## To be done:
Write out exactly the lines from the line with "Recreate this object as parametric Blender" through the line with "its face up.", including both, and nothing more.

[Scripts that build objects]

============

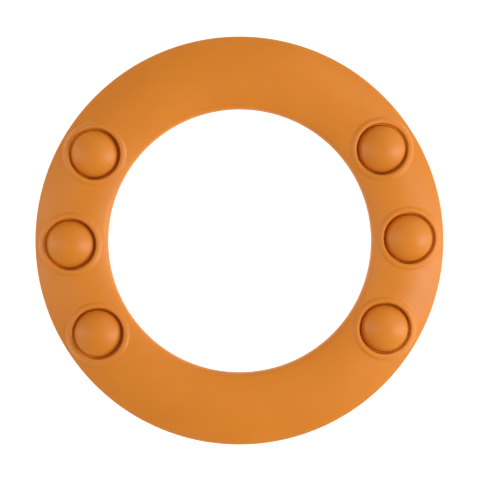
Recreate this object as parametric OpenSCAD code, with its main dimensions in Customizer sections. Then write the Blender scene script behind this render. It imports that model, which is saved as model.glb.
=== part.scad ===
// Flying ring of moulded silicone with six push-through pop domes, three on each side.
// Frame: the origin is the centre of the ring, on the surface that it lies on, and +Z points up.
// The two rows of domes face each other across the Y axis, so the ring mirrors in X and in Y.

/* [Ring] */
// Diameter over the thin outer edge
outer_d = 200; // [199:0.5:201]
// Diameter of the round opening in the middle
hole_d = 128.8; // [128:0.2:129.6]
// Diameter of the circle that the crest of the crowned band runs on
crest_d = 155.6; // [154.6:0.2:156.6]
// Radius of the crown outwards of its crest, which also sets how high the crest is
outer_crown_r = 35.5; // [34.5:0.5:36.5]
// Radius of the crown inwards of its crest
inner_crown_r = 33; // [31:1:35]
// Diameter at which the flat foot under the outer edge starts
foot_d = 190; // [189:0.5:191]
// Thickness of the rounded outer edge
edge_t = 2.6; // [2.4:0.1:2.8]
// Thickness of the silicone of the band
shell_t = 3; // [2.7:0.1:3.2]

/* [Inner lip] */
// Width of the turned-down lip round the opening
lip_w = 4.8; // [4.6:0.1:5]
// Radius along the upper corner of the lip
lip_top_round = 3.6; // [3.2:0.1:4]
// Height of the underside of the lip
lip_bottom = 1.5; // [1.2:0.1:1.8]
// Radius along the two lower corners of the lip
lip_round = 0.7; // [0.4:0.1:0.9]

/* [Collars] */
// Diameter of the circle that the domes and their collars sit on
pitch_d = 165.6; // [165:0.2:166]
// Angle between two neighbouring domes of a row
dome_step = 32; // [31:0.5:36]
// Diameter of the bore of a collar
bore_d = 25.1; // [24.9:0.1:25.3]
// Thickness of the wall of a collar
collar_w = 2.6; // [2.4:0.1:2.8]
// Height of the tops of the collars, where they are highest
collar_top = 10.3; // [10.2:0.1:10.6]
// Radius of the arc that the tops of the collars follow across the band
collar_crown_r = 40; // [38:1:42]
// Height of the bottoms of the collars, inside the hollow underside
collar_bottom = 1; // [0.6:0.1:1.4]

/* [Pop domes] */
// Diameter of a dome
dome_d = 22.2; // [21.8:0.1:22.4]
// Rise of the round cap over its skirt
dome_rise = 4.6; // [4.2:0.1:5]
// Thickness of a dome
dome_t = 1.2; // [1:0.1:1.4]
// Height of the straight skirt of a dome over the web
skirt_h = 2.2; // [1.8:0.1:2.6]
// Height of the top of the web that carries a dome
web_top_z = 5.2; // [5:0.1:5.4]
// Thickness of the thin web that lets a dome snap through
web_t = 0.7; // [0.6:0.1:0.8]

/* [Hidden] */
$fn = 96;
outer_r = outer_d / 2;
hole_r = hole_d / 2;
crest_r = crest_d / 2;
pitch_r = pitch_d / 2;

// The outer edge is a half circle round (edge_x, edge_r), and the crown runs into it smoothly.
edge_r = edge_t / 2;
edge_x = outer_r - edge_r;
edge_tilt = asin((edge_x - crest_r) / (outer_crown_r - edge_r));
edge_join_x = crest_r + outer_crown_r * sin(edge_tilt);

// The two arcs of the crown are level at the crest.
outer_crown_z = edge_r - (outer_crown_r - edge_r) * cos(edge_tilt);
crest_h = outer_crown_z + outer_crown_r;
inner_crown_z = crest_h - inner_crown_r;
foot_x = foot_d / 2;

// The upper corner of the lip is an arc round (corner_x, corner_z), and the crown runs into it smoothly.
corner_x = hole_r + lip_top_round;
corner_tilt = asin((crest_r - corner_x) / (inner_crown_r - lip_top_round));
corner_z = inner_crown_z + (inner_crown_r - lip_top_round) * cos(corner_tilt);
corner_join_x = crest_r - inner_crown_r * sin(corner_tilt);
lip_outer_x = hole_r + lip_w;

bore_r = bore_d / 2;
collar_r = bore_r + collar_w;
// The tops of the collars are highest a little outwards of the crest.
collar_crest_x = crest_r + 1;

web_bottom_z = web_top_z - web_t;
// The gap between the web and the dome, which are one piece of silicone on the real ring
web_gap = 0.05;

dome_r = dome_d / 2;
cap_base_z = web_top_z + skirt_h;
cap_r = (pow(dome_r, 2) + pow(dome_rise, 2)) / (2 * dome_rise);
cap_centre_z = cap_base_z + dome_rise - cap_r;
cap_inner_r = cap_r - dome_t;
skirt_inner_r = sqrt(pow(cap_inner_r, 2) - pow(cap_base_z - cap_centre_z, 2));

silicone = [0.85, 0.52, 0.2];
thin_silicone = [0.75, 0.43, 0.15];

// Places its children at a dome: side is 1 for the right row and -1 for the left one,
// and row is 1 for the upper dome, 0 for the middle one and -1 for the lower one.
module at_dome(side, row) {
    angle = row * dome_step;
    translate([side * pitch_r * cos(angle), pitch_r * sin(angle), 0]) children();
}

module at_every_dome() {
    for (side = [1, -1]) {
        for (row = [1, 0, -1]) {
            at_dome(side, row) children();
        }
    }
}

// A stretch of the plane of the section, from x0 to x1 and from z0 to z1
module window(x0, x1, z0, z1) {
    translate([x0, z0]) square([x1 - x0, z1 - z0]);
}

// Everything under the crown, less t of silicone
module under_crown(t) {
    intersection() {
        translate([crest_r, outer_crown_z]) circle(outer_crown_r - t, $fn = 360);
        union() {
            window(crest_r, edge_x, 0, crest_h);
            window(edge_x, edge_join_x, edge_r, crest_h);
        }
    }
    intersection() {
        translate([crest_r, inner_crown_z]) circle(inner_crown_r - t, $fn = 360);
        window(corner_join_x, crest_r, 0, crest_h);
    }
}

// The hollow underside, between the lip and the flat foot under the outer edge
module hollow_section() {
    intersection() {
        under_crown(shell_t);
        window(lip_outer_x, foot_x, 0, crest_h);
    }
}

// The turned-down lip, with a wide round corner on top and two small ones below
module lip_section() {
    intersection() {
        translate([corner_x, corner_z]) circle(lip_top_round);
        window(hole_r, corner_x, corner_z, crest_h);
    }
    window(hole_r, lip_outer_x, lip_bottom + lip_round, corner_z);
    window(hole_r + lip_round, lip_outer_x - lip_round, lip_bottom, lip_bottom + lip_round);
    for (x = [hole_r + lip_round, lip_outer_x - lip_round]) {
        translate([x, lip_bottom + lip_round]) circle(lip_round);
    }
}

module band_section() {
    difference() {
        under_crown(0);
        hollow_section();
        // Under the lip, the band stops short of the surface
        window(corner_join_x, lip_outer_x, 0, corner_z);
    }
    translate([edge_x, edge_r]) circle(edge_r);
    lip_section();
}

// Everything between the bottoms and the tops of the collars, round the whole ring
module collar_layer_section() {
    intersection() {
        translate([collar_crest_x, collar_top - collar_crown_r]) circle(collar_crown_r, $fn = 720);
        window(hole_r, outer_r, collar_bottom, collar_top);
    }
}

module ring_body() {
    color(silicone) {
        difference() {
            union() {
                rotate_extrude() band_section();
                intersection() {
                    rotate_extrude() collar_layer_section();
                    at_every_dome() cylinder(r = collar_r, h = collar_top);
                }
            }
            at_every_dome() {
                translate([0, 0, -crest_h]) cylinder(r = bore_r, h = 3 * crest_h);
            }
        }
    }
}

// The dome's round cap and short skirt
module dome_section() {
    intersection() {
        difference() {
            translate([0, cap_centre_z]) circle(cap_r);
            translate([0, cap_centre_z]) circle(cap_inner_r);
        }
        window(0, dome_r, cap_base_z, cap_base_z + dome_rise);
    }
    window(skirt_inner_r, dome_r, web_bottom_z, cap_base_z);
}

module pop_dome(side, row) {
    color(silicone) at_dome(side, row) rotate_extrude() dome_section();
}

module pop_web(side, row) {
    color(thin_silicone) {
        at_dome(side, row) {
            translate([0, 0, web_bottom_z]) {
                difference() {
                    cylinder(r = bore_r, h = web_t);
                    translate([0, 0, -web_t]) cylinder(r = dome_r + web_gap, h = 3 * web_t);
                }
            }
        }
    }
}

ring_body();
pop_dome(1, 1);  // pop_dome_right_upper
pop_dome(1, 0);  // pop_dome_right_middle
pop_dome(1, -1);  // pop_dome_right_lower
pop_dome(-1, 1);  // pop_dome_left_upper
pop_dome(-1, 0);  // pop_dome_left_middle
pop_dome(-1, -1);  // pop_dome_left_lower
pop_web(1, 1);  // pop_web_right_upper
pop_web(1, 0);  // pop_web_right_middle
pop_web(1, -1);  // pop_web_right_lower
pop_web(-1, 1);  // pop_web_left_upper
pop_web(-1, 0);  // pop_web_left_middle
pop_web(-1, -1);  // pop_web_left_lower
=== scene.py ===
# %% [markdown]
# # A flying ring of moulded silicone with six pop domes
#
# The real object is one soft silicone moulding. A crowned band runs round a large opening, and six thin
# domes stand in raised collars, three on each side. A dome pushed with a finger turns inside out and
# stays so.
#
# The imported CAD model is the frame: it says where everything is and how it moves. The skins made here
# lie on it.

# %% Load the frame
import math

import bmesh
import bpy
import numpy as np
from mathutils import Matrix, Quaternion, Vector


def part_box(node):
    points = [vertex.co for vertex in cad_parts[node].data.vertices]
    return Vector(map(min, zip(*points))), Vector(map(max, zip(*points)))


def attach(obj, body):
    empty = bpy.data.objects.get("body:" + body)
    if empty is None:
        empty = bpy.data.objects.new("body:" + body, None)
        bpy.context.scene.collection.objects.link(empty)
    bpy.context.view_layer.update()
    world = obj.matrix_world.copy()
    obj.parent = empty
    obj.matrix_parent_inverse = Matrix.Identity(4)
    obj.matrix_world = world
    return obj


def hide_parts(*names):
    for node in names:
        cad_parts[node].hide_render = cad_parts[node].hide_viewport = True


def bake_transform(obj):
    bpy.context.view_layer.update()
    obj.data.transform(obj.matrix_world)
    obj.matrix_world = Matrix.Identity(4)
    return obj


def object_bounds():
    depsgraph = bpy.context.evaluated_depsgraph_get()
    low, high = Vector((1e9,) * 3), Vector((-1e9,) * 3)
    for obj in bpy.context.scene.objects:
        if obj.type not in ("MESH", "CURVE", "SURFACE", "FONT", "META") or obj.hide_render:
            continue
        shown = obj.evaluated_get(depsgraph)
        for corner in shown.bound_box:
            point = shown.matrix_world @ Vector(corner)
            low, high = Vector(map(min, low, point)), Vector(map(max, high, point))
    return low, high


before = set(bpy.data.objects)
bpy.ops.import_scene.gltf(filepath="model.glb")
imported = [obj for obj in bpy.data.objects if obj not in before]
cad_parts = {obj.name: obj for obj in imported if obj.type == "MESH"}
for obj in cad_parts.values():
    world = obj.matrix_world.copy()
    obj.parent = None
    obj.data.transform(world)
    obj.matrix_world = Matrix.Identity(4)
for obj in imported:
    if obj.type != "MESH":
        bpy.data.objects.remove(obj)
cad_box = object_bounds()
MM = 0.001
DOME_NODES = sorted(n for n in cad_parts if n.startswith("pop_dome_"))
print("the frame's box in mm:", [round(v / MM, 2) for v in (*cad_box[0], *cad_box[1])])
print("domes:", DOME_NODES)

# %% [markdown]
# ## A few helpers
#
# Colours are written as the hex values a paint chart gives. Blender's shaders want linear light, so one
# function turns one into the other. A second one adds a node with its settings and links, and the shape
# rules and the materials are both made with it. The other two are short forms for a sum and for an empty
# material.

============

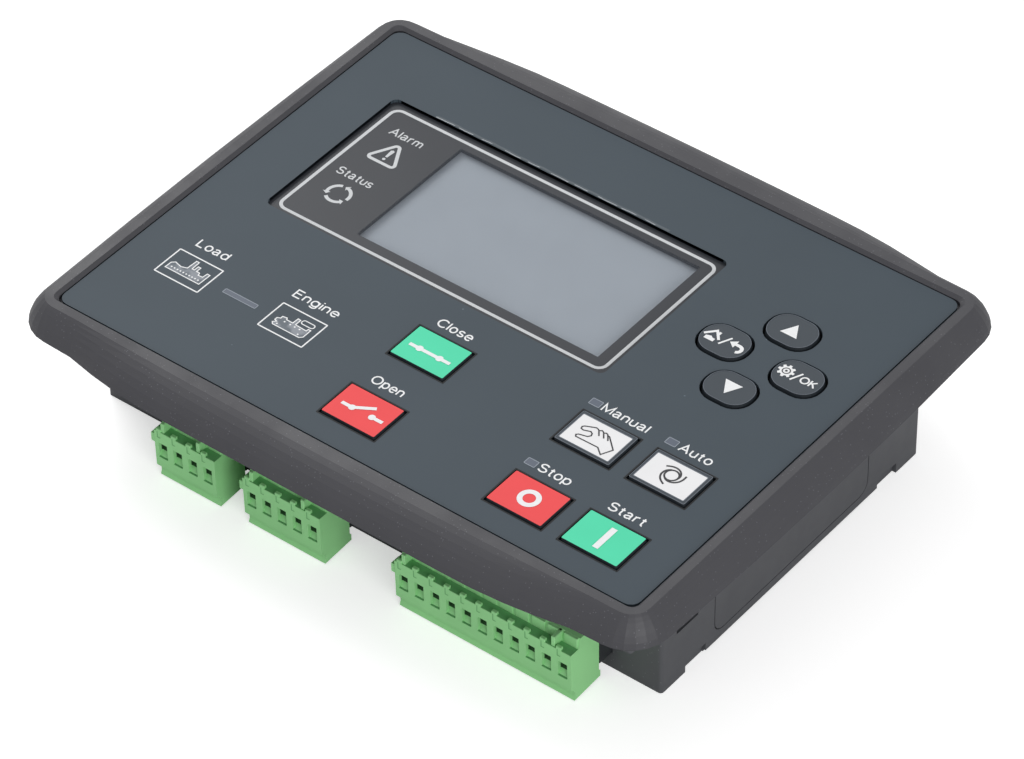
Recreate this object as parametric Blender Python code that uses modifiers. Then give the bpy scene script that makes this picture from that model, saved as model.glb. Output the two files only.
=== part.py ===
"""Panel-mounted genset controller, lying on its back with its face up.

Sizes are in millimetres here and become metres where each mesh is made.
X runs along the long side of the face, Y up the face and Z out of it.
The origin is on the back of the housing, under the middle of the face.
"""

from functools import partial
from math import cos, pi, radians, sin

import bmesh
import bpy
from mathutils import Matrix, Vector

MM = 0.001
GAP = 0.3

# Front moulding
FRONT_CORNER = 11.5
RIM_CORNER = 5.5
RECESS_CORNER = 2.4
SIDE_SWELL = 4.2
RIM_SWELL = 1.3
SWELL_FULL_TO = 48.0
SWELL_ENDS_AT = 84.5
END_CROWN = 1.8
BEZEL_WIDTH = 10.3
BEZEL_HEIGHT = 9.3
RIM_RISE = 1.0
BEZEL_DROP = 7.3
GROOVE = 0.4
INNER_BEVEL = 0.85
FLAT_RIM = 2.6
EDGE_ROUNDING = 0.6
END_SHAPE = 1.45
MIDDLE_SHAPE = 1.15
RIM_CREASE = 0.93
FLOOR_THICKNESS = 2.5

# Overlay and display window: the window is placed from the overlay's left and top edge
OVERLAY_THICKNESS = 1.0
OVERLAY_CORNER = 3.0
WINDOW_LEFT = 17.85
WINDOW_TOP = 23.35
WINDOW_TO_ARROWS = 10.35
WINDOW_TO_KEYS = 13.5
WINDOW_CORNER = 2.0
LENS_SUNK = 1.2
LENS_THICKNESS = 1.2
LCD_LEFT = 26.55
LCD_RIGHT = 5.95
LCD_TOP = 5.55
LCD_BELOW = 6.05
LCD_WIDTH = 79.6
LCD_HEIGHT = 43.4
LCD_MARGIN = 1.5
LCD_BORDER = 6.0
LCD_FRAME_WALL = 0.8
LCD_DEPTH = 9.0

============

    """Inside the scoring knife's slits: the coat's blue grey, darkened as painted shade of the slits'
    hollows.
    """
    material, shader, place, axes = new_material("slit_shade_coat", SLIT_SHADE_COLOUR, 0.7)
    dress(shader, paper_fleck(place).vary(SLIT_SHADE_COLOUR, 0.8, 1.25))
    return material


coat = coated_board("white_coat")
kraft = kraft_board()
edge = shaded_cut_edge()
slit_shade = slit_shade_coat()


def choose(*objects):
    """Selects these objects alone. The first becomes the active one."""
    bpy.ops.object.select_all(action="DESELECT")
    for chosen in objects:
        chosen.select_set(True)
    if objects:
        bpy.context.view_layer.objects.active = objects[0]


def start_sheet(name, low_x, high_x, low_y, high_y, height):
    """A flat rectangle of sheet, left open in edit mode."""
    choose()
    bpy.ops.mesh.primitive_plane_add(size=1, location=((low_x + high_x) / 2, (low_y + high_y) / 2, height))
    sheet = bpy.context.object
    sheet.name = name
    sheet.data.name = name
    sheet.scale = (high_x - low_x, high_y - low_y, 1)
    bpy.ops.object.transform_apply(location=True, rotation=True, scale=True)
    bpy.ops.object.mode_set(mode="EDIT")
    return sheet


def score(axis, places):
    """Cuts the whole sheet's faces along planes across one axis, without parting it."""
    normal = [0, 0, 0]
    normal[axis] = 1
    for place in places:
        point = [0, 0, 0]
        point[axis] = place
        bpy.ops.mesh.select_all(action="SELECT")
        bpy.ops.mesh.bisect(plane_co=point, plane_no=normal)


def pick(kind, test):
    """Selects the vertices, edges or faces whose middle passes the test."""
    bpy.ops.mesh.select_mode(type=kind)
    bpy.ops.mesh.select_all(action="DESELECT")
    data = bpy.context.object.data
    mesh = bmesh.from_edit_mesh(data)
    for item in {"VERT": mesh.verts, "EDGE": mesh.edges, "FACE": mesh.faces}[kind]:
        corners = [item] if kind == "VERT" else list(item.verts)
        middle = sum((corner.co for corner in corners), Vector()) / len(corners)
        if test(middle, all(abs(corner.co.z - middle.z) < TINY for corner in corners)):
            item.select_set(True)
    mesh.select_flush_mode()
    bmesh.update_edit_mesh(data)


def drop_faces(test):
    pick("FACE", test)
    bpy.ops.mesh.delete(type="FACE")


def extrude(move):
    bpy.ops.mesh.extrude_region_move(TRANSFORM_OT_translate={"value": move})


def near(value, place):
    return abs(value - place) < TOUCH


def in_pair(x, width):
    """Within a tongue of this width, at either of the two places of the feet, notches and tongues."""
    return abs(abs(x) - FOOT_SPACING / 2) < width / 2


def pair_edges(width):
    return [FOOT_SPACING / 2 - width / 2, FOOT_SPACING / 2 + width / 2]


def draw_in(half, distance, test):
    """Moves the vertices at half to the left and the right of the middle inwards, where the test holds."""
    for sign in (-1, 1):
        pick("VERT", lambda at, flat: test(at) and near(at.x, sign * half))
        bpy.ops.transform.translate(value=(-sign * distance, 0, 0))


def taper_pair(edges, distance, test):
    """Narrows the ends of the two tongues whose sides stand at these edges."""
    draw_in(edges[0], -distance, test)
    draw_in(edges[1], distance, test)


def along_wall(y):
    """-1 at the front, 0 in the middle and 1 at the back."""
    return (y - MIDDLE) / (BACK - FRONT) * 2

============

## Answer to this problem:
Recreate this object as parametric Blender Python code that uses modifiers. Then give the bpy scene script that makes this picture from that model, saved as model.glb. Output the two files only.
=== part.py ===
"""Panel-mounted genset controller, lying on its back with its face up.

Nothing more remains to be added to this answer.